After watching most of the Oscars, I now understand what people who don't follow/like sports feel like during sporting major events. Nothing really stood out to me but I was really impressed with the set & lighting design on stage the whole night. I have wanted to see Silver Linings Playbook for awhile, I just haven't gotten a chance.


I feel like I've been a bad friend lately.  I've been stumbling along with a lot on my own plate so if I've been distant and neglectful, I do apologize.

I still have yet to revise my short story. Another thing I keep putting off - I feel completely stuck and in a fog about it.

You've been in my dreams lately.
It makes me wish I could stay asleep all the time.
I doubt you feel the same but I just thought you should know.


Saw this today & loved it:



And now I'm off to bed and hopefully dreamland.

Monday, February 18, 2013

things I did this weekend that helped me not lose my mind after a frustrating and emotional week


slept in and slept well. I even dreamed. I had some weird dreams but dreams nonetheless.

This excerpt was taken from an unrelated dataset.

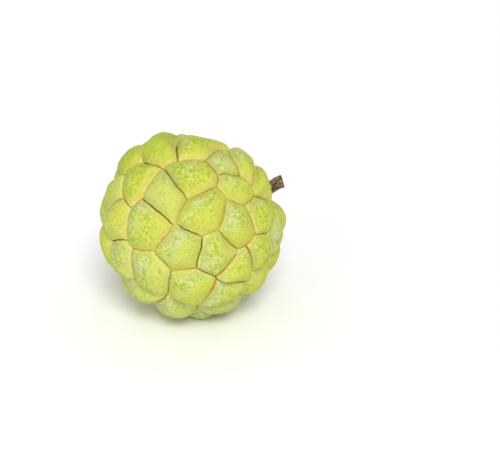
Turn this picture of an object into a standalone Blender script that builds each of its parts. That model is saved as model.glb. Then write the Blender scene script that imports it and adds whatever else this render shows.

talked with/vented to great friends, some who reached out to me when I didn't expect anyone to. That means more to me than they know. I am truly fortunate to have amazing people in my life.

went to yoga and did certain poses I thought I couldn't do anymore.

heard a song that seemed at first to be playing at an inappropriate time but then it hit me, in a way that I felt like it was speaking to me. That sounds really stupid but honestly, it couldn't have come at a better time. 

relaxed in a hot bath until my skin was bright red and my fingers look like raisins.

watched some of my favorite movies.

snuggled with my cats.

wrote this and started to revise the 2nd draft of my short story for a writing project.

revised my resume, posted it a few sites and sent it to a few different people.

realized that I need to do things for me every once in awhile and make myself happy before anything and anyone else.


I had a good 'me' weekend. I should have them more often.